• **Supplied records**
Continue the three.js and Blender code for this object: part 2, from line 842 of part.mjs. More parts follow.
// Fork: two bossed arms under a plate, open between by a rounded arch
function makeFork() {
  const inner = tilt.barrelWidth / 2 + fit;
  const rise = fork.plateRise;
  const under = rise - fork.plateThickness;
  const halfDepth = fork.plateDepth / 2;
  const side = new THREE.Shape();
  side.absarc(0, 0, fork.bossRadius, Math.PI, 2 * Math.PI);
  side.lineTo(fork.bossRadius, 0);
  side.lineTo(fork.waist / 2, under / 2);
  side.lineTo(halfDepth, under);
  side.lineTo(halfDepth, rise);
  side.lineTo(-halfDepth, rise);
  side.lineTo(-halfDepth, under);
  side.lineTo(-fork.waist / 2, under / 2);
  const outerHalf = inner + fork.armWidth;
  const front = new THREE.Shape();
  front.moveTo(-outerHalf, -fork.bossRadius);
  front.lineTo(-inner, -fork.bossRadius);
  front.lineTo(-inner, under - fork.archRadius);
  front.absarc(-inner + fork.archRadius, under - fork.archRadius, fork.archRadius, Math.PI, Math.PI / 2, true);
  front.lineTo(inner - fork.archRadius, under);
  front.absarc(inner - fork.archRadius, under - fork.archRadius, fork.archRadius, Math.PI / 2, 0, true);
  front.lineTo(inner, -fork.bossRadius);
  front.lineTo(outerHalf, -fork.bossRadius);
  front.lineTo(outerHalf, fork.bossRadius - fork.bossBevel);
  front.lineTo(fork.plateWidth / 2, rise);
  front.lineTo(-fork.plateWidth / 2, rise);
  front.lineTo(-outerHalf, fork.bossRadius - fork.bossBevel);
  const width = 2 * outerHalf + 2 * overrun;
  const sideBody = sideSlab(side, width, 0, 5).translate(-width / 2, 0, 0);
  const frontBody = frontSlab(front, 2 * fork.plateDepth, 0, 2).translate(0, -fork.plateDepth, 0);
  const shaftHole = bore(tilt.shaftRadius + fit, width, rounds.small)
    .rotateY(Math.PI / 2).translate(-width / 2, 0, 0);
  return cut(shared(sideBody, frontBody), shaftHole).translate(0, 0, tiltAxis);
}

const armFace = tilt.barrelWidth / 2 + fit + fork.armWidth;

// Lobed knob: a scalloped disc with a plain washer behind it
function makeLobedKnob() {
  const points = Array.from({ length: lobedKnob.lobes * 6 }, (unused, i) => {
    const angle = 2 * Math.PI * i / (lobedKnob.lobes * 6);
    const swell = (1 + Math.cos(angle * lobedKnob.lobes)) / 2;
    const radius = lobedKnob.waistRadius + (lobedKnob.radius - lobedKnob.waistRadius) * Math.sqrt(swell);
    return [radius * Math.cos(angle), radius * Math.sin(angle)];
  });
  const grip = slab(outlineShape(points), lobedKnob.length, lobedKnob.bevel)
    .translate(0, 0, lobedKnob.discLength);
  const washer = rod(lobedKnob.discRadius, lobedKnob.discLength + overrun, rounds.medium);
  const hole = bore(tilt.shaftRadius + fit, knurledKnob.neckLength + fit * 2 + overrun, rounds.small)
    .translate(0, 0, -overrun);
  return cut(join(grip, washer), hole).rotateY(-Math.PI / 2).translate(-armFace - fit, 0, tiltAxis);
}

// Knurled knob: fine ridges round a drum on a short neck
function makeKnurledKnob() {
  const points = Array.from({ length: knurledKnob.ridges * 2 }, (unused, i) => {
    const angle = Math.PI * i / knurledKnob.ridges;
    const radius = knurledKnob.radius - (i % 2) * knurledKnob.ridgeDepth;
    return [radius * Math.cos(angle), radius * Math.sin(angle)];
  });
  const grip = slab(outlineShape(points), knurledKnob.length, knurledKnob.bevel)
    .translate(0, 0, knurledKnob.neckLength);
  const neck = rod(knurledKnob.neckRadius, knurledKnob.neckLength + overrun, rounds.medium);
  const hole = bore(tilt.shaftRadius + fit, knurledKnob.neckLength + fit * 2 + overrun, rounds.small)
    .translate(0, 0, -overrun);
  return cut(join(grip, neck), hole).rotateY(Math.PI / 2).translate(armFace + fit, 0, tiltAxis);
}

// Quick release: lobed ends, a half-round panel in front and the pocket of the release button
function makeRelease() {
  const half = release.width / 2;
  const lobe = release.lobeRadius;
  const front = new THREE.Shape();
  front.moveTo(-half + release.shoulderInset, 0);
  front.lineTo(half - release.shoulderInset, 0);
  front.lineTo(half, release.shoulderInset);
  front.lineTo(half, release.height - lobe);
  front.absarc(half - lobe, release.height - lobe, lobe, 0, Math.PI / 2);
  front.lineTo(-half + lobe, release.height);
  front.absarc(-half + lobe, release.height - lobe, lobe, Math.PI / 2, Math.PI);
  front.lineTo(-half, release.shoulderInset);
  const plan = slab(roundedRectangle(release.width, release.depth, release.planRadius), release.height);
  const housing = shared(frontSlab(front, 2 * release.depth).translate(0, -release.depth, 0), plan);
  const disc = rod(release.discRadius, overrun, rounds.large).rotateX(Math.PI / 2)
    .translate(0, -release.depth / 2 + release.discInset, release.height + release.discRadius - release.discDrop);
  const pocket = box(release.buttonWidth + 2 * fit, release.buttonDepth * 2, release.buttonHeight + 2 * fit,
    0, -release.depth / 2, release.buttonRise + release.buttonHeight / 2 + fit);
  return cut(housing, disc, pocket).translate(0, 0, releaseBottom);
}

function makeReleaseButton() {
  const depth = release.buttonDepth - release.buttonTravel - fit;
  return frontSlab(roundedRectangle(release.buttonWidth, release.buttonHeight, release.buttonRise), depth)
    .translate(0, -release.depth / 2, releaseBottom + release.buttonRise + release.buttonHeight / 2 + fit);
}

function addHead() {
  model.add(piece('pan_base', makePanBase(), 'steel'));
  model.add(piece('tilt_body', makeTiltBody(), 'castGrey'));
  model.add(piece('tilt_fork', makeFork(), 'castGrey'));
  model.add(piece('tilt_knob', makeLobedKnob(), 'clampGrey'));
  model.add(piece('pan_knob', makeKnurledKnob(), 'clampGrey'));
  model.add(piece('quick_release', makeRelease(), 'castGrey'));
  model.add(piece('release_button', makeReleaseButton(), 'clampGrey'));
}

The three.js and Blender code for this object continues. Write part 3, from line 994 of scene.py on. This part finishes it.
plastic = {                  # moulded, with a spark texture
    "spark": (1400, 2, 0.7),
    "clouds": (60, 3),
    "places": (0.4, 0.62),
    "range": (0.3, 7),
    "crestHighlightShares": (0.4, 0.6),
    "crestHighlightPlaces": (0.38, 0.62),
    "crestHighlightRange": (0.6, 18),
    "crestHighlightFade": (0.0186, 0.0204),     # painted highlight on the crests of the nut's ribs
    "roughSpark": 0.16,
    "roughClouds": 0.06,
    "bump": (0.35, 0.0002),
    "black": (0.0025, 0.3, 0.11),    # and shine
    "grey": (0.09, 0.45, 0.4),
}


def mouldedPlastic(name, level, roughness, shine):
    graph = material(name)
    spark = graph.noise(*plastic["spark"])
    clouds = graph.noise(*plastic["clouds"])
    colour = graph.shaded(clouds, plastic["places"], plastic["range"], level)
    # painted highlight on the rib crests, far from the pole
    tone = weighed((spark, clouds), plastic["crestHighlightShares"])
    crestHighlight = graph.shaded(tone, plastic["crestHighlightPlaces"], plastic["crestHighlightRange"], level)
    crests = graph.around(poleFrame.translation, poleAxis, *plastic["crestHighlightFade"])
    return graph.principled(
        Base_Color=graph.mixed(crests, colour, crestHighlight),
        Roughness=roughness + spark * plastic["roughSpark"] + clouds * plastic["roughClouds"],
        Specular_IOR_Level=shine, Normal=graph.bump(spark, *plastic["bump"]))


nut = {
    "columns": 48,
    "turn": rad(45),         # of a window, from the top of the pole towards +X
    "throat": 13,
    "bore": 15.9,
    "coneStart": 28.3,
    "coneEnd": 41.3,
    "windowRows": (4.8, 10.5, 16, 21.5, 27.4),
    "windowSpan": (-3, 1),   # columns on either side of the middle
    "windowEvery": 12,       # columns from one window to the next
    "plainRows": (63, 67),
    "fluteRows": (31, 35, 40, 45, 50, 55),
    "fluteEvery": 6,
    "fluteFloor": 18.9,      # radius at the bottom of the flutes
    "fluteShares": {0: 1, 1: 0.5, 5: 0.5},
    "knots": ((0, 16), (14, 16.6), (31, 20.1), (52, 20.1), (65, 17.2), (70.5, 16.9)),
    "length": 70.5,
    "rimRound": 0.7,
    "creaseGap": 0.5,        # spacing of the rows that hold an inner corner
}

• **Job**
Copy down every line of the material above that includes the string "this".

• **Expected answer**
Continue the three.js and Blender code for this object: part 2, from line 842 of part.mjs. More parts follow.
The three.js and Blender code for this object continues. Write part 3, from line 994 of scene.py on. This part finishes it.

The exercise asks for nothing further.